**Exercise goal**:
Using the listing below, set down each line from the line containing "the neck's ridge." through the line containing "before = set(bpy.data.objects)", both ends included, exactly and with nothing added.

-- START --

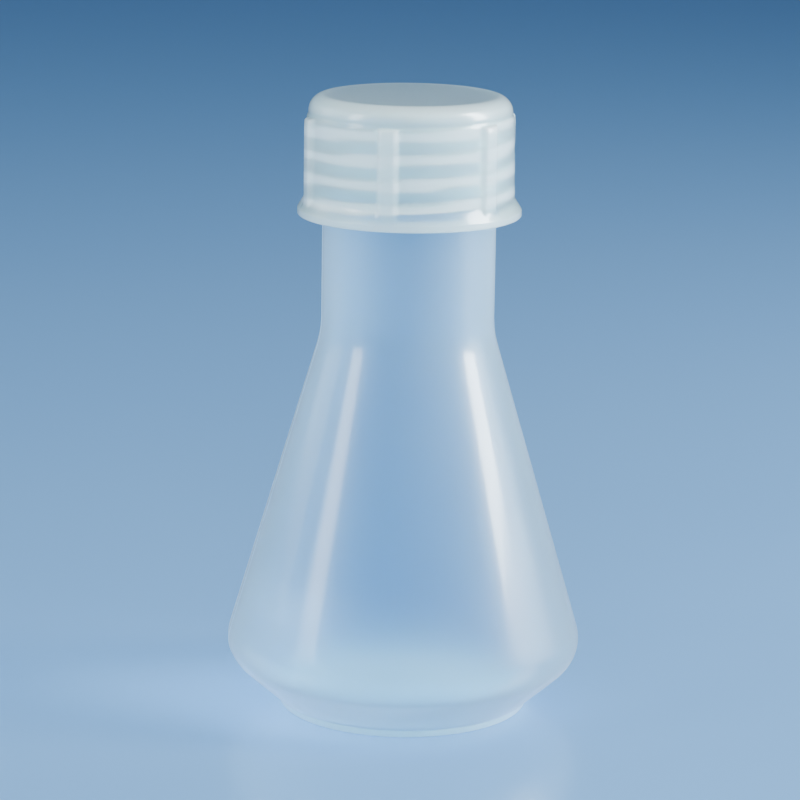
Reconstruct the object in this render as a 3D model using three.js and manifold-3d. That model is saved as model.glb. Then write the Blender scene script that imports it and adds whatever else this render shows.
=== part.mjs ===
// Screw-cap Erlenmeyer flask in natural polypropylene, nominal 100 ml.
// Millimetres, +Z up, origin at the centre of the foot's standing plane.
//
// Three pieces: the flask with its moulded thread, the cap with its own thread, and the sealing disc in the cap.
// Both threads follow the same right-hand helix, so the cap rises by one pitch for each turn anticlockwise.

import * as THREE from "three";
import { mergeVertices } from "three/addons/utils/BufferGeometryUtils.js";
import Module from "manifold-3d";

// ---------------------------------------------------------------- driving dimensions

const SEGMENTS = 48; // facets in a full turn
const ARC_STEP = 22; // degrees of turn per facet along a rounded corner
const degrees = Math.PI / 180;

const flask = {
  wall: 1.3,
  footRadius: 22.4, // outer edge of the ring that it stands on
  footInnerRadius: 19.3,
  footWallTop: { r: 23.15, z: 1.65 }, // where the short foot wall meets the sloping underside
  recessRadius: 17.9, // the base is pushed up inside the foot ring
  recessHeight: 1.7,
  recessCentreHeight: 3.0,
  shoulder: { r: 33.02, z: 10.4, radius: 6.4 }, // sharp meeting point of underside and cone, then its rounding
  coneHalfAngle: 16.5,
  neckRadius: 15.5,
  neckRounding: 18,
  boreRadius: 14.15,
  mouthHeight: 109.3,
};

const thread = {
  pitch: 25.4 / 6, // six threads to the inch, as on most closures of this size
  rootHalfWidth: 1.1,
  crestHalfWidth: 0.5,
  fadeTurns: 0.12, // the ridge grows out of the wall over this part of a turn
  embed: 0.4, // how far a ridge's root is sunk into its wall
  neckTurns: 3.25,
  neckCrestRadius: 16.65,
  neckStartHeight: 93.85, // middle of the ridge at its lower end
  startAngle: 60, // degrees from +X about +Z, where both ridges begin
  capTurns: 3.9,
  capCrestRadius: 15.85,
};

const cap = {
  bottom: 90.4,
  flangeRadius: 20.0,
  flangeEdgeTop: 91.6,
  skirtFootRadius: 18.7,
  skirtFootHeight: 93.7,
  skirtTopRadius: 18.4,
  skirtTopHeight: 108.0,
  domeRadius: 18.1,
  domeCorner: 2.9,
  edgeHeight: 111.8,
  crownHeight: 112.0,
  innerRadius: 17.0,
  ceiling: 110.6,
  innerCorner: 1.2,
  mouthChamfer: 0.4,
};

const rib = {
  count: 6,
  firstAngle: -102, // degrees from +X about +Z, for the rib nearest the front
  outerRadius: 19.3,
  innerRadius: 17.9,
  width: 3.9,
  bottom: 91.6,
  top: 108.2,
  topSlope: 0.8,
};

const disc = { radius: 16.4, bottom: 109.6, thickness: 0.7 };

// ---------------------------------------------------------------- profiles

// Rounds the corners of an outline. Each point is { r, z, radius }, and a point without a radius stays sharp.
function rounded(points) {
  const outline = [];
  points.forEach((point, i) => {
    const before = points[i - 1];
    const after = points[i + 1];
    if (!point.radius || !before || !after) {
      outline.push(new THREE.Vector2(point.r, point.z));
      return;
    }
    const corner = new THREE.Vector2(point.r, point.z);
    const back = new THREE.Vector2(before.r, before.z).sub(corner).normalize();
    const onward = new THREE.Vector2(after.r, after.z).sub(corner).normalize();
    const halfAngle = Math.acos(back.dot(onward)) / 2;
    const centre = back
      .clone()
      .add(onward)
      .normalize()
      .multiplyScalar(point.radius / Math.sin(halfAngle))
      .add(corner);
    const tangentLength = point.radius / Math.tan(halfAngle);
    const start = corner.clone().addScaledVector(back, tangentLength).sub(centre);
    const end = corner.clone().addScaledVector(onward, tangentLength).sub(centre);
    const startAngle = Math.atan2(start.y, start.x);
    const turn = Math.atan2(start.cross(end), start.dot(end));
    const steps = Math.max(2, Math.ceil(Math.abs(turn) / (ARC_STEP * degrees)));
    for (let k = 0; k <= steps; k++) {
      const angle = startAngle + (turn * k) / steps;
      outline.push(
        new THREE.Vector2(
          centre.x + point.radius * Math.cos(angle),
          centre.y + point.radius * Math.sin(angle),
        ),
      );
    }
  });
  return outline;
}

// Height at which the cone, run on from the sharp shoulder point, narrows to a radius.
function coneHeight(radius, shift = 0) {
  const { shoulder, coneHalfAngle } = flask;
  return shoulder.z + (shoulder.r - shift - radius) / Math.tan(coneHalfAngle * degrees);
}

function flaskProfile() {
  const f = flask;
  const slope = Math.atan2(f.shoulder.z - f.footWallTop.z, f.shoulder.r - f.footWallTop.r);
  const cone = f.coneHalfAngle * degrees;
  // The inner shoulder lies one wall in from both the underside and the cone.
  const insideCone = f.wall / Math.cos(cone);
  const insideUnderside = f.wall / Math.sin(slope);
  const lift = (insideUnderside - insideCone) / (1 / Math.tan(slope) + Math.tan(cone));
  const innerShoulder = {
    r: f.shoulder.r - insideCone - lift * Math.tan(cone),
    z: f.shoulder.z + lift,
    radius: f.shoulder.radius - f.wall,
  };
  const innerFootZ = f.wall + 0.2;
  const innerFootR =
    innerShoulder.r - (innerShoulder.z - innerFootZ) / Math.tan(slope);
  return rounded([
    { r: 0, z: f.recessCentreHeight },
    { r: f.recessRadius, z: f.recessHeight, radius: 1.0 },
    { r: f.footInnerRadius, z: 0, radius: 0.5 },
    { r: f.footRadius, z: 0, radius: 0.6 },
    { ...f.footWallTop, radius: 2.0 },
    f.shoulder,
    { r: f.neckRadius, z: coneHeight(f.neckRadius), radius: f.neckRounding },
    { r: f.neckRadius, z: f.mouthHeight, radius: 0.45 },
    { r: f.boreRadius, z: f.mouthHeight, radius: 0.45 },
    {
      r: f.boreRadius,
      z: coneHeight(f.boreRadius, insideCone),
      radius: f.neckRounding,
    },
    innerShoulder,
    { r: innerFootR, z: innerFootZ, radius: 1.2 },
    { r: f.footInnerRadius + 0.3, z: innerFootZ, radius: 0.8 },
    { r: f.recessRadius - 0.4, z: f.recessHeight + f.wall, radius: 1.0 },
    { r: 0, z: f.recessCentreHeight + f.wall },
  ]);
}

function capProfile() {
  const c = cap;
  return rounded([
    { r: 0, z: c.ceiling },
    { r: c.innerRadius, z: c.ceiling, radius: c.innerCorner },
    { r: c.innerRadius, z: c.bottom + c.mouthChamfer },
    { r: c.innerRadius + c.mouthChamfer, z: c.bottom },
    { r: c.flangeRadius, z: c.bottom, radius: 0.35 },
    { r: c.flangeRadius, z: c.flangeEdgeTop, radius: 0.35 },
    { r: c.skirtFootRadius, z: c.skirtFootHeight, radius: 1.5 },
    { r: c.skirtTopRadius, z: c.skirtTopHeight },
    { r: c.domeRadius, z: c.skirtTopHeight + 0.5 },
    { r: c.domeRadius, z: c.edgeHeight, radius: c.domeCorner },
    { r: 0, z: c.crownHeight },
  ]);
}

function discProfile() {
  const top = disc.bottom + disc.thickness;
  return [
    new THREE.Vector2(0, disc.bottom),
    new THREE.Vector2(disc.radius, disc.bottom),
    new THREE.Vector2(disc.radius, top),
    new THREE.Vector2(0, top),
  ];
}

// ---------------------------------------------------------------- solids

// A profile turned about the Z axis. LatheGeometry turns about Y, so the result is stood up.
function lathe(profile) {
  return new THREE.LatheGeometry(profile, SEGMENTS)
    .rotateY(Math.PI / 2)
    .rotateX(Math.PI / 2);
}

// A helical ridge of trapezoidal section. It stands on rootRadius, and its crest may lie outside or inside that.
function helicalRidge({ rootRadius, crestRadius, startHeight, turns }) {
  const outward = Math.sign(crestRadius - rootRadius);
  const sunk = rootRadius - outward * thread.embed;
  const steps = Math.round(turns * SEGMENTS);
  const positions = [];
  const index = [];
  for (let i = 0; i <= steps; i++) {
    const turned = i / SEGMENTS;
    const angle = 2 * Math.PI * turned;
    // At each end the crest sinks just below the wall that carries it.
    const grown = Math.min(1, turned / thread.fadeTurns, (turns - turned) / thread.fadeTurns);
    const fadedCrest = rootRadius - outward * thread.embed * 0.5;
    const crest = fadedCrest + (crestRadius - fadedCrest) * Math.max(0, grown);
    const height = startHeight + thread.pitch * turned;
    const section = [
      [sunk, -thread.rootHalfWidth],
      [crest, -thread.crestHalfWidth],
      [crest, thread.crestHalfWidth],
      [sunk, thread.rootHalfWidth],
    ];
    for (const [radius, offset] of section) {
      positions.push(radius * Math.cos(angle), radius * Math.sin(angle), height + offset);
    }
  }
  const quad = (a, b, c, d) => index.push(a, b, c, a, c, d);
  for (let i = 0; i < steps; i++) {
    for (let k = 0; k < 4; k++) {
      const next = (k + 1) % 4;
      quad(4 * i + k, 4 * (i + 1) + k, 4 * (i + 1) + next, 4 * i + next);
    }
  }
  const last = 4 * steps;
  quad(0, 1, 2, 3);
  quad(last + 3, last + 2, last + 1, last);
  if (outward < 0) index.reverse();
  const geometry = new THREE.BufferGeometry();
  geometry.setAttribute("position", new THREE.Float32BufferAttribute(positions, 3));
  geometry.setIndex(index);
  return geometry.rotateZ(thread.startAngle * degrees);
}

// One upright grip rib: its side outline in the radius-height plane, given a width across.
function gripRib(angle) {
  const outline = new THREE.Shape([
    new THREE.Vector2(rib.innerRadius, rib.bottom),
    new THREE.Vector2(rib.outerRadius, rib.bottom),
    new THREE.Vector2(rib.outerRadius, rib.top - rib.topSlope),
    new THREE.Vector2(rib.outerRadius - rib.topSlope, rib.top),
    new THREE.Vector2(rib.innerRadius, rib.top),
  ]);
  return new THREE.ExtrudeGeometry(outline, { depth: rib.width, bevelEnabled: false })
    .translate(0, 0, -rib.width / 2)
    .rotateX(Math.PI / 2)
    .rotateZ(angle * degrees);
}

// ---------------------------------------------------------------- joining

const wasm = await Module();
wasm.setup();

function toSolid(geometry) {
  const bare = new THREE.BufferGeometry();
  bare.setAttribute("position", geometry.getAttribute("position"));
  if (geometry.index) bare.setIndex(geometry.index);
  const merged = mergeVertices(bare, 1e-4);
  return new wasm.Manifold(
    new wasm.Mesh({
      numProp: 3,
      vertProperties: new Float32Array(merged.getAttribute("position").array),
      triVerts: new Uint32Array(merged.index.array),
    }),
  );
}

function toGeometry(solid) {
  const mesh = solid.getMesh();
  const geometry = new THREE.BufferGeometry();
  geometry.setAttribute("position", new THREE.BufferAttribute(mesh.vertProperties, 3));
  geometry.setIndex(new THREE.BufferAttribute(mesh.triVerts, 1));
  geometry.computeVertexNormals();
  return geometry;
}

function joined(geometries) {
  return toGeometry(geometries.map(toSolid).reduce((all, one) => all.add(one)));
}

function piece(name, geometry, material) {
  const mesh = new THREE.Mesh(geometry, new THREE.MeshStandardMaterial(material));
  mesh.name = name;
  return mesh;
}

// ---------------------------------------------------------------- pieces

const assembly = new THREE.Group();
assembly.name = "screw_cap_flask";

const neckThread = helicalRidge({
  rootRadius: flask.neckRadius,
  crestRadius: thread.neckCrestRadius,
  startHeight: thread.neckStartHeight,
  turns: thread.neckTurns,
});
assembly.add(
  piece("flask_body", joined([lathe(flaskProfile()), neckThread]), {
    color: 0xcfdfe6,
    roughness: 0.35,
    metalness: 0,
    transparent: true,
    opacity: 0.55,
  }),
);

// The cap's ridge runs midway between the turns of the neck's ridge.
const capThread = helicalRidge({
  rootRadius: cap.innerRadius,
  crestRadius: thread.capCrestRadius,
  startHeight: thread.neckStartHeight - thread.pitch / 2,
  turns: thread.capTurns,
});
const ribs = Array.from({ length: rib.count }, (_, i) =>
  gripRib(rib.firstAngle + (i * 360) / rib.count),
);
assembly.add(
  piece("screw_cap", joined([lathe(capProfile()), capThread, ...ribs]), {
    color: 0xe3eef1,
    roughness: 0.3,
    metalness: 0,
    transparent: true,
    opacity: 0.75,
  }),
);

assembly.add(
  piece("sealing_disc", lathe(discProfile()), {
    color: 0xdde6e8,
    roughness: 0.55,
    metalness: 0,
    transparent: true,
    opacity: 0.8,
  }),
);

export default assembly;
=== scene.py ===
"""A screw-cap Erlenmeyer flask in natural polypropylene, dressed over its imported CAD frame.

Dimensions are millimetres, and every mesh is built in metres. The flask, its cap and the sealing disc in the
cap are each one closed moulding, turned about the Z axis on a grid fine enough to carry threads and ribs.
"""

import math

import bmesh
import bpy
from mathutils import Matrix, Vector


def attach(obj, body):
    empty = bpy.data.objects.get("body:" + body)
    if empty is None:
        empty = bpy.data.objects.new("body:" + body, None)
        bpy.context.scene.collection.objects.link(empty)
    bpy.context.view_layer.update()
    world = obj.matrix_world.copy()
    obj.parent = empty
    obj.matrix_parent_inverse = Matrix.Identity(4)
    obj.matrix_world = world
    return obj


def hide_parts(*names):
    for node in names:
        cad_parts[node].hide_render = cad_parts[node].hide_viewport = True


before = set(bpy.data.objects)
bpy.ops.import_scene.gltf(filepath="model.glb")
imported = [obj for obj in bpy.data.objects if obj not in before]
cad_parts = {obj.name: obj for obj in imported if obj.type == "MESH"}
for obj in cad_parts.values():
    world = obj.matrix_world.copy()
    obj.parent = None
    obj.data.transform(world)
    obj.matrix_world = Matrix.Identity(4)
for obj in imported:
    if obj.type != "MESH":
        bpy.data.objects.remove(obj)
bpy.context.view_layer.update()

MM = 0.001
TURN = 2 * math.pi

# ---------------------------------------------------------------- dimensions, in millimetres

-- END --

**Answer to this task**:
// The cap's ridge runs midway between the turns of the neck's ridge.
const capThread = helicalRidge({
  rootRadius: cap.innerRadius,
  crestRadius: thread.capCrestRadius,
  startHeight: thread.neckStartHeight - thread.pitch / 2,
  turns: thread.capTurns,
});
const ribs = Array.from({ length: rib.count }, (_, i) =>
  gripRib(rib.firstAngle + (i * 360) / rib.count),
);
assembly.add(
  piece("screw_cap", joined([lathe(capProfile()), capThread, ...ribs]), {
    color: 0xe3eef1,
    roughness: 0.3,
    metalness: 0,
    transparent: true,
    opacity: 0.75,
  }),
);

assembly.add(
  piece("sealing_disc", lathe(discProfile()), {
    color: 0xdde6e8,
    roughness: 0.55,
    metalness: 0,
    transparent: true,
    opacity: 0.8,
  }),
);

export default assembly;
=== scene.py ===
"""A screw-cap Erlenmeyer flask in natural polypropylene, dressed over its imported CAD frame.

Dimensions are millimetres, and every mesh is built in metres. The flask, its cap and the sealing disc in the
cap are each one closed moulding, turned about the Z axis on a grid fine enough to carry threads and ribs.
"""

import math

import bmesh
import bpy
from mathutils import Matrix, Vector


def attach(obj, body):
    empty = bpy.data.objects.get("body:" + body)
    if empty is None:
        empty = bpy.data.objects.new("body:" + body, None)
        bpy.context.scene.collection.objects.link(empty)
    bpy.context.view_layer.update()
    world = obj.matrix_world.copy()
    obj.parent = empty
    obj.matrix_parent_inverse = Matrix.Identity(4)
    obj.matrix_world = world
    return obj


def hide_parts(*names):
    for node in names:
        cad_parts[node].hide_render = cad_parts[node].hide_viewport = True


before = set(bpy.data.objects)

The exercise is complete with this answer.